Ecco l’emblema dell’uomo spietato è ancora il colonnello Miles Quaritch, Stephen Lang del primo film, stavolta però nel corpo di un Na’vi, con tutti i cambiamenti del caso che subirà nel corso della storia. L’uomo è l’eterno antagonista: del film, della natura e del mondo intero; l’uomo incattivito e pronto a tutto pur di conquistare e colonizzare, di sottomettere e distruggere in nome della supremazia e del guadagno. Che siano Na’vi o simil-animali, tutto si può distruggere se fa comodo all’umanità, pacifico e innocuo che sia.

Ecco, il tema dell’ambientalismo in Avatar la fa da padrone, non solo perché attualissimo in questo periodo ma perché riesce a far immedesimare il pubblico tanto da far vergognare, commuovere e riflettere, specialmente se visto dalla parte di chi le sofferenze le subisce. Ed è questo il terzo atto, una lotta a suon di esplosioni, tecnologie avanzate e le immancabili frecce dei Na’vi che danno ritmo all’ultima parte del film.

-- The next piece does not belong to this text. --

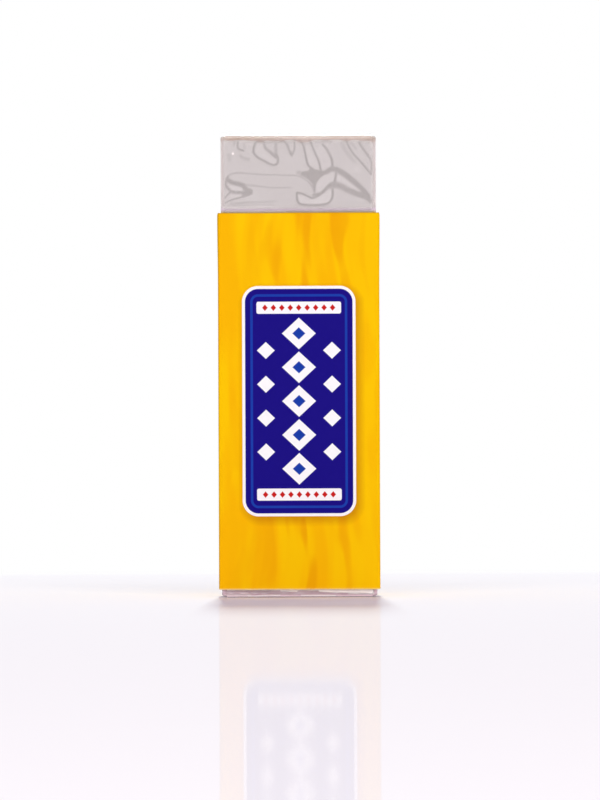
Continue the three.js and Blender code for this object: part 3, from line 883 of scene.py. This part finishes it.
# The print, in millimetres. Places on the front panel are from its middle.
printLook = {
    "middle": 25.5, "frontFace": -4.6, "panel": (7.0, 14.6, 1.7), "outline": 0.38,
    "inset": 0.85, "insetLine": 0.16, "shadowShift": (0.35, -0.45), "shadowMargin": 0.55,
    "pitch": 4.4, "diamond": (2.2, 2.05), "core": (0.85, 0.8),
    "sideDiamond": (1.15, 1.1), "sidePlace": 4.3, "columnHalf": 11.0,
    "strip": (5.5, 0.78, 0.25), "stripPlace": 12.15, "mark": (0.36, 0.42), "markPitch": 1.1, "marks": 9,
    "soft": 0.06, "shadowSoft": 1.5, "shadowStrength": 0.75,
    "swayGrain": (0.035, 0.06, 0), "sway": (5, 0, 0),
    "streakGrain": (0.33, 0.042, 0), "streakRange": (0.38, 0.62),
    "wedgeGrain": (0.42, 0.085, 0), "wedgeRange": (0.50, 0.62, 0.0, 0.9),
    "halfPitch": 15.5, "wedgeMiddle": 1.5, "wedgeZone": (3.0, 7.0, 1.0, 0.3),
    "quietZone": (4.0, 9.0, 1.0, 0.25),
    "fibreGrain": (3.0, 3.0, 1.2), "footRange": (-24.48, -24.28, 1.3, 0.0),
    # the mouth and crease ranges place painted shade on the upper cut edge and the left crease
    "mouthRange": (24.32, 24.46, 0.0, 0.6),
    "creaseRange": (-10.52, -10.28, 0.55, 0.0), "creaseDepth": (-4.7, -4.4, 1.0, 0.0),
    "yellow": "#FCC700", "orange": "#F9B800", "deep": "#F2A800", "shadow": "#B8700A",
    "navy": "#0A0082", "blue": "#0A3AA8", "white": "#FBFBFD", "red": "#C8161C",
    # the upper and left edge tones are painted shade
    "rubbed": "#FBE3A0", "upperEdge": "#B98A10", "leftEdge": "#9C8418", "relief": (0.12, 0.03),
    "finish": {"Roughness": 0.42, "IOR": 1.47, "Specular IOR Level": 0.12, "Specular Tint": "#FFD890"},
}

bareLook = {
    "grey": "#C9C1B2", "greyRange": (0.35, 0.75), "relief": (0.4, 0.03),
    "finish": {"Roughness": 0.85, "IOR": 1.5, "Specular IOR Level": 0.3},
}


def roundedPanel(add, x, z, shape):
    # Distance to the outline of a rounded rectangle, negative inside
    halfWidth, halfHeight, corner = shape
    across = add("Math SUBTRACT", add("Math ABSOLUTE", x), halfWidth - corner)
    upward = add("Math SUBTRACT", add("Math ABSOLUTE", z), halfHeight - corner)
    beyond = add("CombineXYZ", add("Math MAXIMUM", across, 0.0), add("Math MAXIMUM", upward, 0.0))
    inside = add("Math MINIMUM", add("Math MAXIMUM", across, upward), 0.0)
    total = add("Math ADD", add("VectorMath LENGTH", beyond), inside)
    return add("Math SUBTRACT", total, corner)


def diamond(add, x, z, shape):
    # Distance to the outline of a diamond, negative inside
    halfWidth, halfHeight = shape
    across = add("Math DIVIDE", add("Math ABSOLUTE", x), halfWidth)
    upward = add("Math DIVIDE", add("Math ABSOLUTE", z), halfHeight)
    scale = halfWidth * halfHeight / math.hypot(halfWidth, halfHeight)
    return add("Math MULTIPLY_ADD", add("Math ADD", across, upward), scale, -scale)


def streakedYellow(add, blank, design):
    # Tone-on-tone streaks along the panels: noise stretched along the sleeve, on a second slow noise that
    # makes them sway
    sway = add("TexNoise", {
        "Vector": add("VectorMath MULTIPLY", blank, design["swayGrain"]), "Scale": 1.0, "Detail": 0.0,
    }).outputs["Color"]
    swayed = add("VectorMath ADD", blank, add("VectorMath MULTIPLY", sway, design["sway"]))
    streaks = add("TexNoise", {
        "Vector": add("VectorMath MULTIPLY", swayed, design["streakGrain"]),
        "Scale": 1.0, "Detail": 2.0, "Roughness": 0.5,
    })
    wedges = add("TexNoise", {
        "Vector": add("VectorMath MULTIPLY", swayed, design["wedgeGrain"]),
        "Scale": 1.0, "Detail": 1.0, "Roughness": 0.4,
    })
    # the dark wedges are strongest in the middle of a panel, and the front gets quieter to the right
    along = add("SeparateXYZ", blank).outputs["X"]
    fromWedges = add("Math SUBTRACT", along, design["wedgeMiddle"])
    offMiddle = add("Math ABSOLUTE", add("Math WRAP", fromWedges, design["halfPitch"], -design["halfPitch"]))
    streakShare = add("Math MULTIPLY", add("MapRange SMOOTHSTEP", streaks, *design["streakRange"]),
                      add("MapRange SMOOTHSTEP", along, *design["quietZone"]))
    wedgeShare = add("Math MULTIPLY", add("MapRange SMOOTHSTEP", wedges, *design["wedgeRange"]),
                     add("MapRange SMOOTHSTEP", offMiddle, *design["wedgeZone"]))
    streaked = add("Mix RGBA", streakShare, design["yellow"], design["orange"])
    return add("Mix RGBA", wedgeShare, streaked, design["deep"])


def harlequin(add, x, z, design):
    # The inks of the front panel, from the lowest to the top one: distance to the outline, and colour
    panel = roundedPanel(add, x, z, design["panel"])
    inset = add("Math ABSOLUTE", add("Math ADD", panel, design["inset"]))
    half = design["pitch"] / 2
    column = add("Math SUBTRACT", add("Math ABSOLUTE", z), design["columnHalf"])
    inColumn = add("Math WRAP", z, half, -half)
    besideX = add("Math SUBTRACT", add("Math ABSOLUTE", x), design["sidePlace"])
    besideZ = add("Math WRAP", add("Math ADD", z, half), half, -half)
    stripZ = add("Math SUBTRACT", add("Math ABSOLUTE", z), design["stripPlace"])
    markHalf = design["markPitch"] / 2
    markX = add("Math WRAP", x, markHalf, -markHalf)
    markRow = add("Math SUBTRACT", add("Math ABSOLUTE", x), design["marks"] * markHalf)
    return (
        (add("Math SUBTRACT", panel, design["outline"]), design["white"]),
        (panel, design["navy"]),
        (add("Math SUBTRACT", inset, design["insetLine"]), design["blue"]),
        (add("Math MAXIMUM", diamond(add, x, inColumn, design["diamond"]), column), design["white"]),
        (add("Math MAXIMUM", diamond(add, x, inColumn, design["core"]), column), design["blue"]),
        (add("Math MAXIMUM", diamond(add, besideX, besideZ, design["sideDiamond"]),
             add("Math ADD", column, half)), design["white"]),
        (roundedPanel(add, x, stripZ, design["strip"]), design["white"]),
        (add("Math MAXIMUM", diamond(add, markX, stripZ, design["mark"]), markRow), design["red"]),
    )


def printedCard(design):
    # Folding boxboard, offset printed and sealed with satin varnish: strong flat ink, a soft sheen and a fine
    # fibre texture, with a harlequin panel on the front, and painted shade on the upper cut edge and the left
    # crease.
    material, add = newMaterial("printedBoxboard")
    scaled = add("VectorMath SCALE", add("TexCoord").outputs["Object"], 1 / mm)
    x, y, height = add("SeparateXYZ", scaled).outputs
    z = add("Math SUBTRACT", height, design["middle"])
    colour = streakedYellow(add, add("UVMap blank"), design)

    front = add("Math LESS_THAN", y, design["frontFace"])
    shiftX, shiftZ = design["shadowShift"]
    shadow = roundedPanel(
        add, add("Math SUBTRACT", x, shiftX), add("Math SUBTRACT", z, shiftZ), design["panel"])
    shadow = add("Math SUBTRACT", shadow, design["shadowMargin"])
    inks = [(shadow, design["shadow"], design["shadowSoft"], design["shadowStrength"])]
    inks += [(distance, tone, design["soft"], 1.0) for distance, tone in harlequin(add, x, z, design)]
    for distance, tone, soft, strength in inks:
        mask = add("Math MULTIPLY_ADD", distance, -1 / soft, 0.5, use_clamp=True)
        onFront = add("Math MULTIPLY", mask, add("Math MULTIPLY", front, strength))
        colour = add("Mix RGBA", onFront, colour, tone)

    # the ink is rubbed thin along the lower cut edge; painted shade darkens the upper cut edge and the left
    # crease
    fibres = add("TexNoise", {
        "Vector": add("VectorMath MULTIPLY", scaled, design["fibreGrain"]),
        "Scale": 1.0, "Detail": 3.0, "Roughness": 0.6,
    })
    atFoot = add("MapRange", z, *design["footRange"])
    rubbed = add("Math MULTIPLY", atFoot, fibres, use_clamp=True)
    mouthShade = add("MapRange", z, *design["mouthRange"])
    creaseShade = add("Math MULTIPLY", add("MapRange", x, *design["creaseRange"]),
                   add("MapRange", y, *design["creaseDepth"]))
    for share, tone in ((rubbed, "rubbed"), (mouthShade, "upperEdge"), (creaseShade, "leftEdge")):
        colour = add("Mix RGBA", share, colour, design[tone])
    coverWith(add, colour, fibres, design)
    return material


def bareCard(name, tone, grain, look):
    # Uncoated side or cut edge of boxboard: greyish white and dull, with short fibres and grey flecks
    material, add = newMaterial(name)
    place = add("TexCoord").outputs["Object"]
    fibres = add("TexNoise", {
        "Vector": add("VectorMath MULTIPLY", place, grain),
        "Scale": 1 / mm, "Detail": 4.0, "Roughness": 0.65, "Distortion": 0.4,
    })
    colour = add("Mix RGBA", add("MapRange", fibres, *look["greyRange"]), tone, look["grey"])
    coverWith(add, colour, fibres, look)
    return material


def unfolded(place, normal, low, high, flapStep):
    # Where a point of the folded sleeve lies on its flat blank: millimetres from the front panel's middle
    x, y = place.xy
    side = high.x
    depth = high.y - low.y
    if normal.y > 0.7 and abs(y - high.y + flapStep) < 0.2:
        return flapStep - side - depth - (x + side)
    if abs(normal.x) > 0.7:
        along = side + y - low.y
        return along if x > 0 else -along
    if normal.y < 0:
        return x
    return side + depth + side - x


def makeSleeve(look):
    sleeve, low, high = startBox("card_sleeve_folded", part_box("sleeve"))
    side, front, back = high.x, low.y, high.y
    length = high.z - low.z
    flapFace = back - look["flapStep"]
    flapReach = look["flapWidth"] + look["card"]
    pick(sleeve, "FACE", lambda place, normal: abs(normal.z) > 0.5)
    bpy.ops.mesh.delete(type="ONLY_FACE")
    # the blank's two ends meet at the back left corner: part them, step the flap in and pull it out
    pick(sleeve, "EDGE", lambda place, along: abs(along.z) > 1 and place.x < 0 and place.y > 0)
    bpy.ops.mesh.edge_split(type="EDGE")
    mesh = bmesh.from_edit_mesh(sleeve.data)
    bpy.ops.mesh.select_all(action="DESELECT")
    for face in mesh.faces:
        for edge in face.edges:
            place = (edge.verts[0].co + edge.verts[1].co) / 2
            if face.normal.x < -0.5 and abs(place.y - back) < 0.01:
                for vertex in edge.verts:
                    vertex.co.y -= look["flapStep"]
            if face.normal.y > 0.5 and abs(place.x + side) < 0.01:
                for vertex in edge.verts:
                    vertex.co.x += look["setBack"]
    bmesh.update_edit_mesh(sleeve.data)
    pick(sleeve, "EDGE", lambda place, along: abs(along.z) > 1 and place.x < 0
         and abs(place.y - flapFace) < 0.01)
    bpy.ops.mesh.extrude_edges_move(TRANSFORM_OT_translate={"value": (flapReach, 0, 0)})
    pick(sleeve, "VERT", lambda place, normal: abs(place.x + side - flapReach) < 0.01
         and abs(place.y - flapFace) < 0.01)
    bpy.ops.transform.resize(value=(1, 1, (length - 2 * look["flapTaper"]) / length),
                             center_override=(0, 0, (low.z + high.z) / 2))
    pick(sleeve, "EDGE", lambda place, along: abs(along.z) > 1 and abs(place.x) > side - 0.01
         and not (place.x < 0 and place.y > back - 0.1))
    bpy.ops.mesh.bevel(offset=look["crease"], segments=5, affect="EDGES")
    cutAcross(2, spaced(low.z, high.z, look["cutStep"])[1:-1])
    cutAcross(2, [low.z + rise for rise in look["footCuts"]] + [high.z - drop for drop in look["mouthCuts"]])
    cutAcross(0, spaced(1 - side, side - 1, look["cutStep"]))
    cutAcross(1, spaced(front + 1.2, back - 1.2, look["cutStep"]))
    bpy.ops.object.mode_set(mode="OBJECT")
    sleeve.data.update()

    blank = sleeve.data.uv_layers.new(name="blank")
    for polygon in sleeve.data.polygons:
        for loop in polygon.loop_indices:
            place = sleeve.data.vertices[sleeve.data.loops[loop].vertex_index].co
            blank.data[loop].uv = (unfolded(place, polygon.normal, low, high, look["flapStep"]), place.z)

    # folded card isn't flat: the panels bow out a little, the mouth opens and the corners are rubbed
    for vertex in sleeve.data.vertices:
        x, y, z = vertex.co
        along = (z - low.z) / length
        bow = math.sin(math.pi * along) ** look["bowFullness"] * math.cos(math.pi * x / (2 * side))
        if y < front + 0.05:
            vertex.co.y -= look["bow"] * bow
        elif y > back - 0.05:
            vertex.co.y += look["bow"] * bow
        if abs(x) > side - 0.05:
            vertex.co.x += math.copysign(look["flare"] * blendIn(along, *look["flareZone"]), x)
        # a rubbed corner is rounded: its edge pulls in as a quarter circle towards the cut end
        worn = look["wornCorner"]
        fromEnd = min(z - low.z, high.z - z)
        if abs(x) > side - look["crease"] and fromEnd < worn:
            pull = worn - math.sqrt(worn ** 2 - (worn - fromEnd) ** 2)
            vertex.co.x -= math.copysign(pull * (abs(x) - side + look["crease"]) / look["crease"], x)
        wander = look["cutWander"] * noise.noise(Vector((x, y, z)) / look["wanderLength"])
        vertex.co.z += wander * (1 - 4 * along * (1 - along))

    for material in (printedCard(printLook),
                     bareCard("bareBoxboardInside", look["inside"], look["insideGrain"], bareLook),
                     bareCard("cutBoxboardEdge", look["cutEdge"], look["cutGrain"], bareLook)):
        sleeve.data.materials.append(material)
    selectOnly(sleeve)
    addModifier(sleeve, "SOLIDIFY", thickness=look["card"], offset=-1, material_offset=1,
                material_offset_rim=2, use_even_offset=True)
    addModifier(sleeve, "BEVEL", width=look["cutBevel"], segments=2, limit_method="ANGLE",
                angle_limit=math.radians(60))
    finishPiece(sleeve, "card_sleeve", "sleeve", 40)


makeSleeve(sleeveLook)


glueLook = {
    "colour": "#DBD1B0", "dry": "#EFE8D2", "bubblesPerMm": 1.2, "dryRange": (0.1, 0.6),
    "relief": (0.4, 0.02), "finish": {"Roughness": 0.4, "IOR": 1.47},
}


def driedGlue(look):
    # PVA paper glue, rolled on and dried: milky, slightly yellow, with bubbles and thin places
    material, add = newMaterial("driedPaperGlue")
    bubbles = add("TexVoronoi", {
        "Vector": add("TexCoord").outputs["Object"], "Scale": look["bubblesPerMm"] / mm,
    }).outputs["Distance"]
    colour = add("Mix RGBA", add("MapRange", bubbles, *look["dryRange"]), look["dry"], look["colour"])
    coverWith(add, colour, bubbles, look)
    return material


glueLine = frame["nodes"]["sleeve_glue"]
glueMaterial = driedGlue(glueLook)
for materialSlot in glueLine.material_slots:
    materialSlot.material = glueMaterial
print("glue line has its material")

Impossibile non citare poi le musiche di Simon Franglen, costante sottofondo ad ogni inquadratura, quasi come la musica fosse un personaggio onnipresente che accompagna tutta la narrazione.

La regia di Cameron, tutta digitalizzata, qui tocca livelli altissimi con i suoi effetti visivi che sembrano essersi evoluti nel tempo tanto da poter abbracciare il pubblico, facendolo immergere a 360 gradi nel mondo di Pandora sfruttando quel 3D, che non tutti amano, ma che qui è necessario per apprezzare il film al 100%. E’ pensato così e così andrebbe visto.

Cameron quindi ristabilisce il ritorno in sala creando un film confezionato appositamente per il grande schermo e che sinceramente starebbe strettissimo sulle piattaforme streaming.